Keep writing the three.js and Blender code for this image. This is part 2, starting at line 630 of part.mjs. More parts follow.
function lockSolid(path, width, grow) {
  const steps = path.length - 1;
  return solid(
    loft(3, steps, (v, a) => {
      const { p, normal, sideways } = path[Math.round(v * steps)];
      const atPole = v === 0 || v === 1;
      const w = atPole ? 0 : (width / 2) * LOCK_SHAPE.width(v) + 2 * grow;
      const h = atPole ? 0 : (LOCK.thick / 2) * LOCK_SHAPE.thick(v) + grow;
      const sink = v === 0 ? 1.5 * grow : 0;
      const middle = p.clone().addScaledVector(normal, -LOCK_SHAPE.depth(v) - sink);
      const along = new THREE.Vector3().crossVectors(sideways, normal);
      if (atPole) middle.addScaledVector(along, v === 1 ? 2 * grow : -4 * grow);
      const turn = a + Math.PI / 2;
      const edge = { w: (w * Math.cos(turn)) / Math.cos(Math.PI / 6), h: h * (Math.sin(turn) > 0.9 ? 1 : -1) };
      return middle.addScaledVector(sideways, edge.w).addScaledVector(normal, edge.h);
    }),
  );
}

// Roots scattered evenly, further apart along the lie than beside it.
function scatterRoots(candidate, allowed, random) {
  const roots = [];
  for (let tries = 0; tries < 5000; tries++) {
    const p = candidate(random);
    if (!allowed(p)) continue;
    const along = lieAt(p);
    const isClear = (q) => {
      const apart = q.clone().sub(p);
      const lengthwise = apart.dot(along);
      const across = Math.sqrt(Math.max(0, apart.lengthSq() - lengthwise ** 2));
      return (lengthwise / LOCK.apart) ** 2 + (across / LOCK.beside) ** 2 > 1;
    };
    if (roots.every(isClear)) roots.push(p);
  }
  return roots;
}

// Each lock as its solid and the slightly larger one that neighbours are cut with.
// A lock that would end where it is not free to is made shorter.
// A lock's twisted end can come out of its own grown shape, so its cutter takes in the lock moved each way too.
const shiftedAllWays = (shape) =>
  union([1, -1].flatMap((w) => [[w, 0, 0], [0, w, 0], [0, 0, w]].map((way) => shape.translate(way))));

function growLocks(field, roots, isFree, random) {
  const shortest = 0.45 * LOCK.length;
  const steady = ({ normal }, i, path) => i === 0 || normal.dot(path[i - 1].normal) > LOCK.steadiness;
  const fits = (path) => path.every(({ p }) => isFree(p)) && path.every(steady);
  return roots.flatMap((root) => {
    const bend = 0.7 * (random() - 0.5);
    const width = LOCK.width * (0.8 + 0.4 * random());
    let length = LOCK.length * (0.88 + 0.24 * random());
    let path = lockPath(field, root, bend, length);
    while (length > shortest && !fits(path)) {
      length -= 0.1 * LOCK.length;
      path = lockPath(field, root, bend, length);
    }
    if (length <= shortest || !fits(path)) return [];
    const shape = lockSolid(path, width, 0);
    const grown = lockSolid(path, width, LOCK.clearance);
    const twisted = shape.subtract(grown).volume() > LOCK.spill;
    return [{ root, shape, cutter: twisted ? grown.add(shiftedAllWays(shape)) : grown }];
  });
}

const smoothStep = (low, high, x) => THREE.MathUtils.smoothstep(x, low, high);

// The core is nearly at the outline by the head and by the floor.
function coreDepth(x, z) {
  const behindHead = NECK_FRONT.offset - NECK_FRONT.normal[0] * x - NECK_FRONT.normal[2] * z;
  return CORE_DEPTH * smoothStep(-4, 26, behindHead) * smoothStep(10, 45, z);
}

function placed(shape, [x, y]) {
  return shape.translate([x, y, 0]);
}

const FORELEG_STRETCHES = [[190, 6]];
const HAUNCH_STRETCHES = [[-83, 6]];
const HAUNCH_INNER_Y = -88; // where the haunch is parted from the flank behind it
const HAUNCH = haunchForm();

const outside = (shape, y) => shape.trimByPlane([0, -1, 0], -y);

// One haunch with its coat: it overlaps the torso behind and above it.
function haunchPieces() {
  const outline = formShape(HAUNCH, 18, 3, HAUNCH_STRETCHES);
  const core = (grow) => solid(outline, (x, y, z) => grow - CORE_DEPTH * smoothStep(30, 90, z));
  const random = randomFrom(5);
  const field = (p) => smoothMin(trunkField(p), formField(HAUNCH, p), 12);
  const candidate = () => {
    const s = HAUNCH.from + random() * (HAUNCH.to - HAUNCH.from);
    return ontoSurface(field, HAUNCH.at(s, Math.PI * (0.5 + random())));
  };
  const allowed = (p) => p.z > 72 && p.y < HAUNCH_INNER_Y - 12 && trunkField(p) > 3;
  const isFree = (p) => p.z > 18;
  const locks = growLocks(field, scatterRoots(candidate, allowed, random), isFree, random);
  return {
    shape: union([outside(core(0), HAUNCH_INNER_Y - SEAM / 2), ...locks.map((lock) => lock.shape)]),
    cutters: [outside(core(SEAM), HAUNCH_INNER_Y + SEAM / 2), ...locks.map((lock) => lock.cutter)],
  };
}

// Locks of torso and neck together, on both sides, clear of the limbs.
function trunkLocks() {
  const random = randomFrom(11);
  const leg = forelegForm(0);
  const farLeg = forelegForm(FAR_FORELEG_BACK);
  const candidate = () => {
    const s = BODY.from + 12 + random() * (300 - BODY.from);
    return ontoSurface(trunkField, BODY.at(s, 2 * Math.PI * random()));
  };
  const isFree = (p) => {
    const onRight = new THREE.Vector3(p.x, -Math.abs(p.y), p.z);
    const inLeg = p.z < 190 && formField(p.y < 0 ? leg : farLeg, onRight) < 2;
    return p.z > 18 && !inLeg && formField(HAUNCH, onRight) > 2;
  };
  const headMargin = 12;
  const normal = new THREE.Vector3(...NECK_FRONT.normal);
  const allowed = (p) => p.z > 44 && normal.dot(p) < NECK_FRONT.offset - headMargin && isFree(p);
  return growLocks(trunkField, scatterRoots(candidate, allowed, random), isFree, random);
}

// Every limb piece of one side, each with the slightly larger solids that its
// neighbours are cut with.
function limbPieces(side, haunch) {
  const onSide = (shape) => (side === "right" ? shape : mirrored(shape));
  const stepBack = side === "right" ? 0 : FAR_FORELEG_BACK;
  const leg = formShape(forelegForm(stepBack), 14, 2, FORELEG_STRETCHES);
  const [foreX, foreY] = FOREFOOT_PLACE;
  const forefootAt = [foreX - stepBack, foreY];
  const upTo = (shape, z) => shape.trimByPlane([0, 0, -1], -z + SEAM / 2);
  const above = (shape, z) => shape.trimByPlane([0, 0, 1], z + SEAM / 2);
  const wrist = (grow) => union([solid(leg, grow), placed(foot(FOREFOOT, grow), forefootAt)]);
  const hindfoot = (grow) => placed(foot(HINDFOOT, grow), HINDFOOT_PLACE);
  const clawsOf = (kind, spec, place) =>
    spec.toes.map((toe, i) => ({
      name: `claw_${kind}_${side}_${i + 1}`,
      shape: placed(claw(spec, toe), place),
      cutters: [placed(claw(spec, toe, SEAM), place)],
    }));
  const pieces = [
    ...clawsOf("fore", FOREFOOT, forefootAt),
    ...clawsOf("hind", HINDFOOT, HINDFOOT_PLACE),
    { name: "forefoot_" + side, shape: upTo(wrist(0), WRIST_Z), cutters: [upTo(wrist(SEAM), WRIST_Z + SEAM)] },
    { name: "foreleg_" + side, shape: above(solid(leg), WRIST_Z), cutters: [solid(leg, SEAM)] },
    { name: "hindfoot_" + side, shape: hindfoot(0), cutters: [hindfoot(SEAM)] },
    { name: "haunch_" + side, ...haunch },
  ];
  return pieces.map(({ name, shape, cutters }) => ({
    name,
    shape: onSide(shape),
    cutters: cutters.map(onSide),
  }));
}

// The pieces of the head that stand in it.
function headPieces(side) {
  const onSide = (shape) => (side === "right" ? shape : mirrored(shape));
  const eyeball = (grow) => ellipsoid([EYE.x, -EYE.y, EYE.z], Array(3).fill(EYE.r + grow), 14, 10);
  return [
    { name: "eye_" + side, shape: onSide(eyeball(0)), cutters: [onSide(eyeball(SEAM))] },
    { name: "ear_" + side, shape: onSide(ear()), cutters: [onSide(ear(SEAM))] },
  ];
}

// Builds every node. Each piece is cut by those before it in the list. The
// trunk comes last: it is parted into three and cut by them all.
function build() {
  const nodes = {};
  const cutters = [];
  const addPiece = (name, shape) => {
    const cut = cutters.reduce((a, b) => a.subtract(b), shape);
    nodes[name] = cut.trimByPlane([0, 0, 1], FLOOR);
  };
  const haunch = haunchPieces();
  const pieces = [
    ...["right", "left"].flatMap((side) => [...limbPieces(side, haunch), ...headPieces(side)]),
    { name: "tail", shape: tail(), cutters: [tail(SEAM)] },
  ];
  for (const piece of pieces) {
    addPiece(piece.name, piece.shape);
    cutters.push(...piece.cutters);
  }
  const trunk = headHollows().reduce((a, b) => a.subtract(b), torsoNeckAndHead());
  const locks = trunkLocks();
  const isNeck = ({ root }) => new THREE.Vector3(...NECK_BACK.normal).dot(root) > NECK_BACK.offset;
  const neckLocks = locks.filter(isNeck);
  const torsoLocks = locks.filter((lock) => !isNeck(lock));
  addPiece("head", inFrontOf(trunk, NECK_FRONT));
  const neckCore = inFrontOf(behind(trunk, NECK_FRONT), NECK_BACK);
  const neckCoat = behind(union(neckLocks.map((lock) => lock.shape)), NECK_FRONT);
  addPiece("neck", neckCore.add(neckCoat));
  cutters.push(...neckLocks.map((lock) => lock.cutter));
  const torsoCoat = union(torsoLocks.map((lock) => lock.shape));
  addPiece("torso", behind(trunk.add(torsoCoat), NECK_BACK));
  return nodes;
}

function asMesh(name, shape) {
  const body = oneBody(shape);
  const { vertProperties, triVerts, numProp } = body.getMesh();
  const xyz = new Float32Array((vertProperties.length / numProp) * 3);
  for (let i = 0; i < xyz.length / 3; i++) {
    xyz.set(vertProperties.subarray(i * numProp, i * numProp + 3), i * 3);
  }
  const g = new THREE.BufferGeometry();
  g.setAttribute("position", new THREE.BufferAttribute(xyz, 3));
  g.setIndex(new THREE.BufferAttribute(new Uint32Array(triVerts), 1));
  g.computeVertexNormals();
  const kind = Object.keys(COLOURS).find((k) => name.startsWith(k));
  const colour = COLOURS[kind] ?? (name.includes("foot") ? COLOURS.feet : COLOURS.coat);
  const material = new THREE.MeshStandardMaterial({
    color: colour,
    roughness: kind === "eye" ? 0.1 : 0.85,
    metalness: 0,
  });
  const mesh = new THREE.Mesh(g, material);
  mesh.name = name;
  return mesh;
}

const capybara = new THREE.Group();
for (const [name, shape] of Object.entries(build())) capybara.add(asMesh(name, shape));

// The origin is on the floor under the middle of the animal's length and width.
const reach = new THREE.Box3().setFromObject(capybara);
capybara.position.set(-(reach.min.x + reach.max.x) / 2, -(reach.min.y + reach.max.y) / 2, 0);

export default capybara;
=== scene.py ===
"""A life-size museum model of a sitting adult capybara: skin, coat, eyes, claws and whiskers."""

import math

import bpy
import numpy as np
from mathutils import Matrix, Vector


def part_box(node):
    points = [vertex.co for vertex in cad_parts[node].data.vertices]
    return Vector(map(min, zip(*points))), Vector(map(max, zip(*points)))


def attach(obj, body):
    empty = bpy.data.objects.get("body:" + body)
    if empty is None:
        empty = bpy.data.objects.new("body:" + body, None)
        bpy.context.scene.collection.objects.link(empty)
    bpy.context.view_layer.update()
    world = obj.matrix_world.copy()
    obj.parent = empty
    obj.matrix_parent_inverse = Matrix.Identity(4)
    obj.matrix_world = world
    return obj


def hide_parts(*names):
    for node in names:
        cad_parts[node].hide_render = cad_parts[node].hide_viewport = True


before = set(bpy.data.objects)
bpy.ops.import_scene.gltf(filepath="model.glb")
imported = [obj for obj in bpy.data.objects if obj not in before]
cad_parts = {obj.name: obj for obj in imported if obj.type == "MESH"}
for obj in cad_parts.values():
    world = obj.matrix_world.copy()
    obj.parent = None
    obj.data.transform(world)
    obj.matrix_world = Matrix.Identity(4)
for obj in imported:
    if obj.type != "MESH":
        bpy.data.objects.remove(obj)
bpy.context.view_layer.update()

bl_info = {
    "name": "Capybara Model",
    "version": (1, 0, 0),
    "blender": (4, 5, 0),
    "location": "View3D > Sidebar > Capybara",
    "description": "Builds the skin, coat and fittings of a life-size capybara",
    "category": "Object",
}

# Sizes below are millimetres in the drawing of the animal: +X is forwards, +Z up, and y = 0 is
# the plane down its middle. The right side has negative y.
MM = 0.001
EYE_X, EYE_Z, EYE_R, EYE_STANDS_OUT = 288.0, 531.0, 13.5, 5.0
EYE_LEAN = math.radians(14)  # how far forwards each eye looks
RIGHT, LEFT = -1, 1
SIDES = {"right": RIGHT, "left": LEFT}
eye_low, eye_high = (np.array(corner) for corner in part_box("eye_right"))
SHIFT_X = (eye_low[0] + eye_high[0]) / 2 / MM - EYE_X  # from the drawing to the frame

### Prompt
Write out again, exactly, the lines from the one holding "from mathutils import Matrix, Vector" through the end of the listing, with both ends included.

### Response to the task
from mathutils import Matrix, Vector


def part_box(node):
    points = [vertex.co for vertex in cad_parts[node].data.vertices]
    return Vector(map(min, zip(*points))), Vector(map(max, zip(*points)))


def attach(obj, body):
    empty = bpy.data.objects.get("body:" + body)
    if empty is None:
        empty = bpy.data.objects.new("body:" + body, None)
        bpy.context.scene.collection.objects.link(empty)
    bpy.context.view_layer.update()
    world = obj.matrix_world.copy()
    obj.parent = empty
    obj.matrix_parent_inverse = Matrix.Identity(4)
    obj.matrix_world = world
    return obj


def hide_parts(*names):
    for node in names:
        cad_parts[node].hide_render = cad_parts[node].hide_viewport = True


before = set(bpy.data.objects)
bpy.ops.import_scene.gltf(filepath="model.glb")
imported = [obj for obj in bpy.data.objects if obj not in before]
cad_parts = {obj.name: obj for obj in imported if obj.type == "MESH"}
for obj in cad_parts.values():
    world = obj.matrix_world.copy()
    obj.parent = None
    obj.data.transform(world)
    obj.matrix_world = Matrix.Identity(4)
for obj in imported:
    if obj.type != "MESH":
        bpy.data.objects.remove(obj)
bpy.context.view_layer.update()

bl_info = {
    "name": "Capybara Model",
    "version": (1, 0, 0),
    "blender": (4, 5, 0),
    "location": "View3D > Sidebar > Capybara",
    "description": "Builds the skin, coat and fittings of a life-size capybara",
    "category": "Object",
}

# Sizes below are millimetres in the drawing of the animal: +X is forwards, +Z up, and y = 0 is
# the plane down its middle. The right side has negative y.
MM = 0.001
EYE_X, EYE_Z, EYE_R, EYE_STANDS_OUT = 288.0, 531.0, 13.5, 5.0
EYE_LEAN = math.radians(14)  # how far forwards each eye looks
RIGHT, LEFT = -1, 1
SIDES = {"right": RIGHT, "left": LEFT}
eye_low, eye_high = (np.array(corner) for corner in part_box("eye_right"))
SHIFT_X = (eye_low[0] + eye_high[0]) / 2 / MM - EYE_X  # from the drawing to the frame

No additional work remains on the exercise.